I’ve played both games, D:OS1 the story is too wacky for my liking. The second is excellent all around, including the more serious story. She’s not much into RPGs though.
I haven’t played in a month or longer, so take all this with a grain of salt. Other players were able to switch characters at any outpost or at the base, the mechanism was identical to when playing solo. You couldn’t walk/run/jump through other players but you could dodge roll through them. A good bit of the base stuff is blocked for visitors but they can do crafting by actually running to the specific facility they want to use and interacting with it.
Thanks for the suggestions. We tested some of this last night. You can definitely dodge roll through the other player, which is super helpful.
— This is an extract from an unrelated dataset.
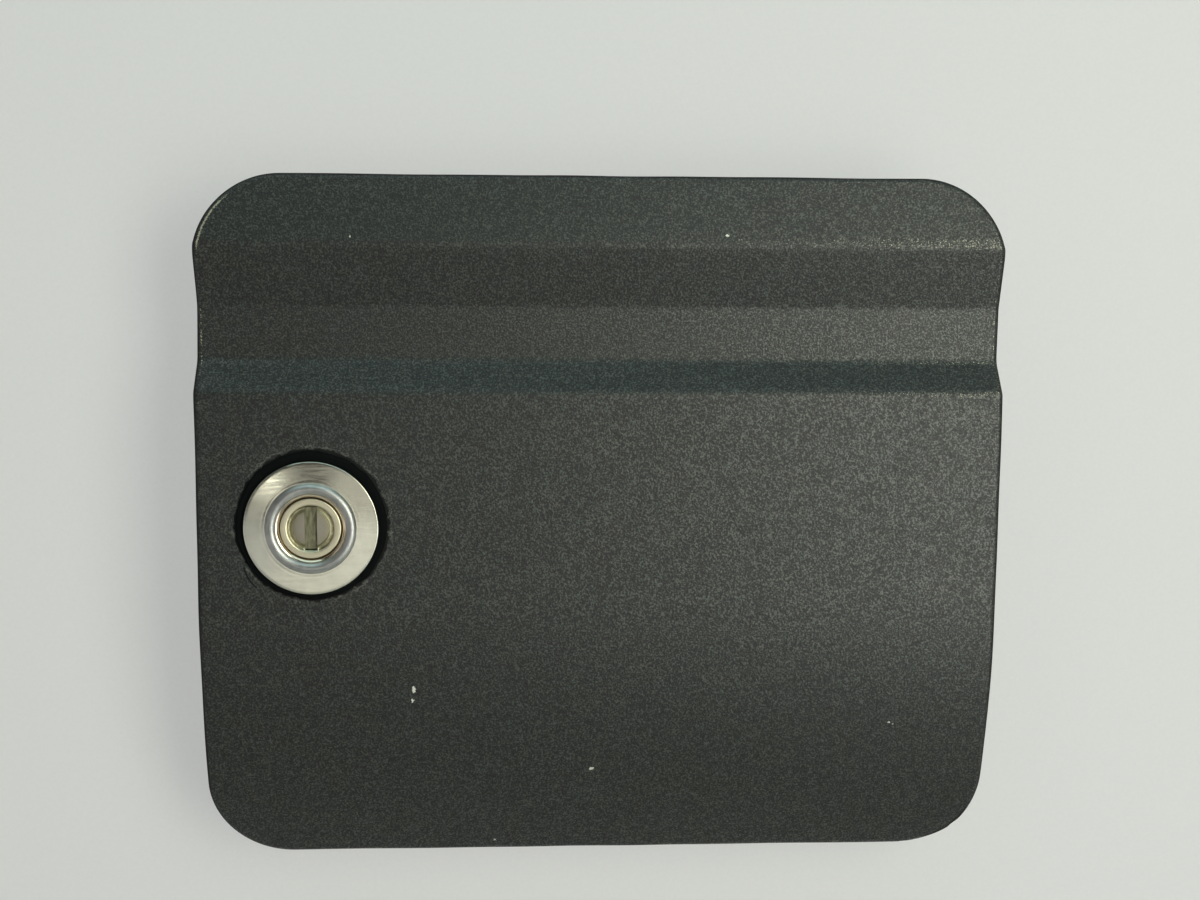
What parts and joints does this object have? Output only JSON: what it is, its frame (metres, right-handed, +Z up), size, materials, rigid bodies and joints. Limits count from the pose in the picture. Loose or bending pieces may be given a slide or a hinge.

The character switching was odd; she couldn’t interact with the Command Center at the base, but was able to hit ‘N’ to bring up the menu and switch characters, so that at least works. Crafting also works, but since the resources aren’t shared, it was a bit of a pain.
That’s too bad about her not being into rpgs. D:OS is a totally different game played in coop mode. You can tell it was clearly a huge part of the design decision, not just an afterthought.
Not Co-op (so far as I know), but have you tried Pathfinder: Kingmaker yet? I’m curious how that is .
I’ve read multiple accounts about the balance being completely broken. Beyond that it looks decent, so its a title I’ll likely pick up on sale once the launch issues have been resolved. Likely a Steam Xmas sale purchase.
Yeah, I followed my general new game policy of throw it on the wishlist, wait for the sale email.